Domain required - unchecked
Authoritative - unchecked
Local domain - set to <my.internal.domain>
DNS forwardings - added <my.internal.dns.server.ip> entry
Rebind protection - unchecked
Local service only - checked
Non-wildcard - checked
Exclude interfaces - added "lan" entry

Network > DHCP and DNS > Advanced Settings:

Filter private - unchecked
Expand hosts - checked (was already)

Save and apply all changes

dnsmasq only listening on localhost:

$ netstat -ltupn | grep -E 'dnsmasq|:53'
tcp        0      0 127.0.0.1:53            0.0.0.0:*               LISTEN      16057/dnsmasq
udp        0      0 127.0.0.1:53            0.0.0.0:*                           16057/dnsmasq

ping an internal domain host by hostname only works:

$ ping host-foobar
PING host-foobar (x.x.x.x)
64 bytes from x.x.x.x: (bla bla bla)
64 bytes from x.x.x.x: (bla bla bla)
...

wireshark shows two initial PTR lookups (PI IP and default gateway IP) when logging into the web GUI. Then I can flip back and forth between the status overview, interfaces page, etc, w/o additional lookups. Haven't checked the behavior after the response TTL expires, but I imagine it will be the same - only 2 lookups and 2 responses.

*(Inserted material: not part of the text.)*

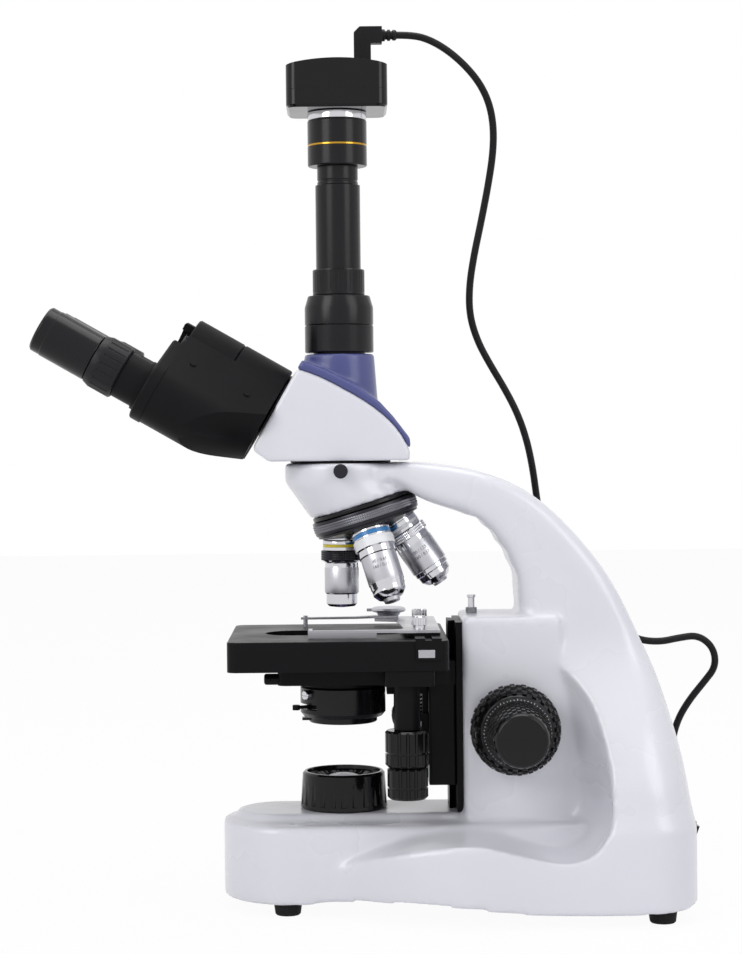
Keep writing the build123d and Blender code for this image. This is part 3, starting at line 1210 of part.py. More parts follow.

jow · August 31, 2021, 6:06pm

Thats exactly how it is supposed to work and it should do in the default setup. I guess the OPs problem is that he enabled query logging on the local dnsmasq and that unfortunately dnsmasq logs inbound queries before the cache means any resolve attempt is logged, even if it can be/is replied by dnsmasq's internal cache.

The only solution to that issue would be not producing many queries in the first place which implies duplicating (some of) the DNS response cache logic from dnsmasq into the LuCI code itself. That brings many additional problems or undesired effects though:

if caching happens in the browser/JS side, the queries are still repeated after every page change
if caching happens somewhere on the router side (e.g. in the responsible rpcd rdns plugin) then you're essentially storing the cached DNS replies twice in system memory (once dnsmasq, once rpcd or similar)
if caching negative DNS replies, hosts will keep having no hostname even if they come online later unless the secondary cache is purged or the page forcibly reloaded
if not caching negative DNS replies, queries for offline hosts will keep getting repeated
- maybe solvable with a trade-off of unconditionally caching negative replies for 30s to 2m or so
the suggestion to not query devices "which are neither connected nor have a valid lease record" is not easy to implement since not any host uses DHCP (PTR querying is also done for neighbour table entries) and not every host responds to e.g. ping tests, so you can only blindly query and see what you get
even if the PTR query flood would not be an issue in the first place, the OPs logging setup could still pose a problem in case random lan clients perform lots of DNS queries. Unbounded logs in /tmp are always problematic, in the end it is not a question if the system memory gets exhousted but when it does in such a setup

To improve the general "query load" though I think it makes sense to ...

implement client side caching within the same page, either adhering to DNS reply provided TTLs or simply caching forever (which slightly worsens the UX for hosts being offline on page load and coming online later)
- this should solve the case of an autorefresh page being left open and causing logs to overflow
maybe implement some system wide control to disable LuCI originated PTR requests completely

Some points on why PTR lookups are done in the first place:

hostnames for locally connected clients can come from many different sources such as the lease database, the ethers(5) database, an arbitrary number of hosts(5) files or directories of such files which may even appear and disappear at runtime
- reasoning is to query local dnsmasq / the configured resolver and follow its normal resolve logic instead of reimplementing all those data sources again, manually
DHCP might be served off-device by another host in the network, means name information can only be obtained via DNS
likewise, hosts using static IP settings and only discoverable via the local ARP / IPv6 neighbour table might not be present in the lease table at all but have associated DNS records in either an upstream NS or any of the locally available hosts(5) files

Barney · August 31, 2021, 6:48pm

My problem is:

My questions are:

Do you need to query every 5 secs?
Do you need to query for non-connected devices?

Lowering the query frequency to 30 or 60 secs would tremendously reduce the amount of log data.

jow · September 1, 2021, 9:03am

That 5s are the system default for all refresh cycles. Since we want status information to be reasonably current, e.g. to be able to debug network issues, seeing hosts come or go in near real time, follow wireless rate selection, traffic counters etc. a relatively small interval has been chosen. You can modify it via the cli using uci set luci.main.pollinterval=30; uci commit luci. The value is specified in seconds.
Yes since there is no reasonable definition of not connected, we want to cover e.g. non-DHCP hosts

Barney · September 2, 2021, 12:27pm

Okay, that seems reasonable.

Is the uci way the only way to change the poll interval? I prefer to change values/options in a config file.

I consider changing the poll interval as an acceptable work-around for my problem.

jow · September 2, 2021, 5:32pm

You can achieve the same effect by editing /etc/config/luci and adding/changing the option pollinterval ... line in the config core main section.

Barney · September 4, 2021, 12:48pm

Thanks a lot for your hint, it works.

I appreciate your help.

system · September 14, 2021, 12:49pm

This topic was automatically closed 10 days after the last reply. New replies are no longer allowed.